Oh. That simple. “I do.”
Turning back to William, he said, “Do you promise to love, honor, and protect Kathryn your wife whatsoever may come, be it sickness or health, sorrow or joy, riches or poverty, until God our heavenly father does see fit to take you from this earth?”
“I do.” Under the fine linen of the priest’s stole, William—my true husband now—gave my hands a squeeze.
I knew what was coming. “And you, Kathryn, do you promise to love, honor, and obey William your husband….” When he said “obey,” I tilted my head slightly, raising my eyebrows at William.
The priest finished speaking. “Kathryn?”
William winked.
“I do. Yes, of course, I do.”
William laughed, loud and echoing in that sacred space. He pulled me close and dipped me back in his arms, kissing me thoroughly. I went hot and cold all over, all at once, my legs weak beneath me. Father Edmund leaped backward, jerking his stole away as though touching us might have sullied it.
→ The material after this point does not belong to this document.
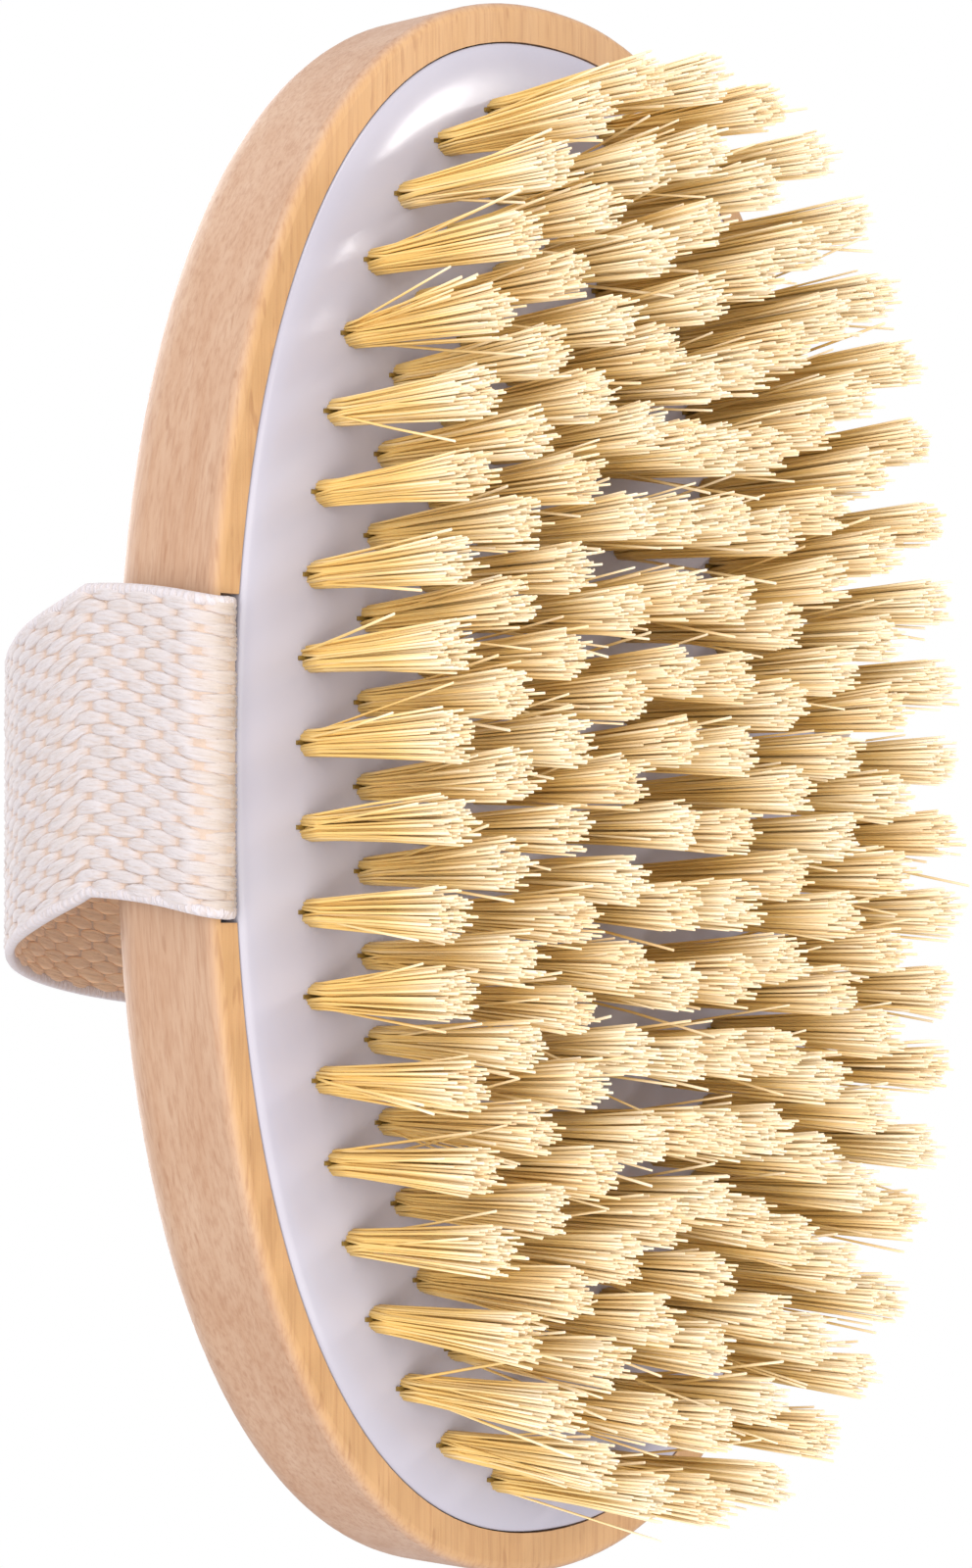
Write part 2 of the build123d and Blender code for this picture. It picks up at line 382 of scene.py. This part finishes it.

“Have you a ring, sir?” Father Edmund asked when William set me back to rights. I was grateful for his arm about my waist, for I was as unsteady as I had been at any time in the last few days, only now it was not for lack of food or sleep. The look on the priest’s face seemed to say that nothing could apologize fully for William’s behavior.
“Oh, yes. That I do.”
William produced a ring from his belt pouch and handed it over to Father Edmund, who blessed it with holy water from the font nearby, his back to us, and returned it to William. As William slid it on my finger, fumbling to get it over my knuckle, he said, “With this ring, I thee wed. With my body, I thee worship. With all my worldly goods, I thee endow.” I had heard the words many times before, but never had they had such meaning. His hands on mine spoke volumes. We might have been alone in the church.